### Task directions
Each entry in the listing below should be restated word for word.

Start of Excerpted data

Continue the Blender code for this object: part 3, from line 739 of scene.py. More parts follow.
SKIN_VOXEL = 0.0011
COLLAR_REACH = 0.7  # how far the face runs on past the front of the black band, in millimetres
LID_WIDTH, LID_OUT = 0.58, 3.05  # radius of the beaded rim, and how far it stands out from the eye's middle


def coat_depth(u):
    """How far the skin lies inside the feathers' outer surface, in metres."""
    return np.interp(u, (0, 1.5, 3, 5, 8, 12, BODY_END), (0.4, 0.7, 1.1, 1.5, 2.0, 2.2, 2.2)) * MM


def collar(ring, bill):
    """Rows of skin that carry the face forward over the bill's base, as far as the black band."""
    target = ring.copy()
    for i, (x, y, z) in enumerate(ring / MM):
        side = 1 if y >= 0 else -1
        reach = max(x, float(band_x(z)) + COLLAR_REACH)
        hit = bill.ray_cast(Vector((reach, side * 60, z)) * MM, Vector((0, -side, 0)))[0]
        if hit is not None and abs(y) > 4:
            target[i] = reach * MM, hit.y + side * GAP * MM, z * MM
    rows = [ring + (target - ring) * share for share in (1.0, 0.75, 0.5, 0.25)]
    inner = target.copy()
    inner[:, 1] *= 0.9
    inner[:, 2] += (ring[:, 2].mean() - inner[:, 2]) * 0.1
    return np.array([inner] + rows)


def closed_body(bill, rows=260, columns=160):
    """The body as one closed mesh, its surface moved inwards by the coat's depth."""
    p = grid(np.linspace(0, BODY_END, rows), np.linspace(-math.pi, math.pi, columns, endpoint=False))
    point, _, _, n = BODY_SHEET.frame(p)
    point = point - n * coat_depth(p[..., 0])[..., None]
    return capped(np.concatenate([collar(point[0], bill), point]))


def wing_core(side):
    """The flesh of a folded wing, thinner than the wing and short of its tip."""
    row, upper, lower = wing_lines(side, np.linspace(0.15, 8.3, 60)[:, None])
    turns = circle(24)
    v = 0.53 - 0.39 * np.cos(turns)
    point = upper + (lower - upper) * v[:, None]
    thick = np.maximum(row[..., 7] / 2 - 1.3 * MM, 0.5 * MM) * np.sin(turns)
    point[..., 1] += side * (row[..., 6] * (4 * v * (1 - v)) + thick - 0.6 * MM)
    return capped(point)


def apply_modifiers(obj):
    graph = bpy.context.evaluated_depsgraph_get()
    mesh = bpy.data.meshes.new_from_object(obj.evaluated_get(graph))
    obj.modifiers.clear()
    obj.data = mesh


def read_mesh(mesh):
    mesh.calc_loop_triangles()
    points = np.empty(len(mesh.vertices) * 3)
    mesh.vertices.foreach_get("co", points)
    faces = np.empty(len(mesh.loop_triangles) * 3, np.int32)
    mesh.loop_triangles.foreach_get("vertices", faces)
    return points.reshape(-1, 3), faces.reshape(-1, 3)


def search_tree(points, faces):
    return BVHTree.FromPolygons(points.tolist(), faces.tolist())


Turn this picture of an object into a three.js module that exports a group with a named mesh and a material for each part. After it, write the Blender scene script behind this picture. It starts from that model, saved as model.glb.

End of Excerpted data

### Response to the exercise
Continue the Blender code for this object: part 3, from line 739 of scene.py. More parts follow.
SKIN_VOXEL = 0.0011
COLLAR_REACH = 0.7  # how far the face runs on past the front of the black band, in millimetres
LID_WIDTH, LID_OUT = 0.58, 3.05  # radius of the beaded rim, and how far it stands out from the eye's middle


def coat_depth(u):
    """How far the skin lies inside the feathers' outer surface, in metres."""
    return np.interp(u, (0, 1.5, 3, 5, 8, 12, BODY_END), (0.4, 0.7, 1.1, 1.5, 2.0, 2.2, 2.2)) * MM


def collar(ring, bill):
    """Rows of skin that carry the face forward over the bill's base, as far as the black band."""
    target = ring.copy()
    for i, (x, y, z) in enumerate(ring / MM):
        side = 1 if y >= 0 else -1
        reach = max(x, float(band_x(z)) + COLLAR_REACH)
        hit = bill.ray_cast(Vector((reach, side * 60, z)) * MM, Vector((0, -side, 0)))[0]
        if hit is not None and abs(y) > 4:
            target[i] = reach * MM, hit.y + side * GAP * MM, z * MM
    rows = [ring + (target - ring) * share for share in (1.0, 0.75, 0.5, 0.25)]
    inner = target.copy()
    inner[:, 1] *= 0.9
    inner[:, 2] += (ring[:, 2].mean() - inner[:, 2]) * 0.1
    return np.array([inner] + rows)


def closed_body(bill, rows=260, columns=160):
    """The body as one closed mesh, its surface moved inwards by the coat's depth."""
    p = grid(np.linspace(0, BODY_END, rows), np.linspace(-math.pi, math.pi, columns, endpoint=False))
    point, _, _, n = BODY_SHEET.frame(p)
    point = point - n * coat_depth(p[..., 0])[..., None]
    return capped(np.concatenate([collar(point[0], bill), point]))


def wing_core(side):
    """The flesh of a folded wing, thinner than the wing and short of its tip."""
    row, upper, lower = wing_lines(side, np.linspace(0.15, 8.3, 60)[:, None])
    turns = circle(24)
    v = 0.53 - 0.39 * np.cos(turns)
    point = upper + (lower - upper) * v[:, None]
    thick = np.maximum(row[..., 7] / 2 - 1.3 * MM, 0.5 * MM) * np.sin(turns)
    point[..., 1] += side * (row[..., 6] * (4 * v * (1 - v)) + thick - 0.6 * MM)
    return capped(point)


def apply_modifiers(obj):
    graph = bpy.context.evaluated_depsgraph_get()
    mesh = bpy.data.meshes.new_from_object(obj.evaluated_get(graph))
    obj.modifiers.clear()
    obj.data = mesh


def read_mesh(mesh):
    mesh.calc_loop_triangles()
    points = np.empty(len(mesh.vertices) * 3)
    mesh.vertices.foreach_get("co", points)
    faces = np.empty(len(mesh.loop_triangles) * 3, np.int32)
    mesh.loop_triangles.foreach_get("vertices", faces)
    return points.reshape(-1, 3), faces.reshape(-1, 3)


def search_tree(points, faces):
    return BVHTree.FromPolygons(points.tolist(), faces.tolist())


Turn this picture of an object into a three.js module that exports a group with a named mesh and a material for each part. After it, write the Blender scene script behind this picture. It starts from that model, saved as model.glb.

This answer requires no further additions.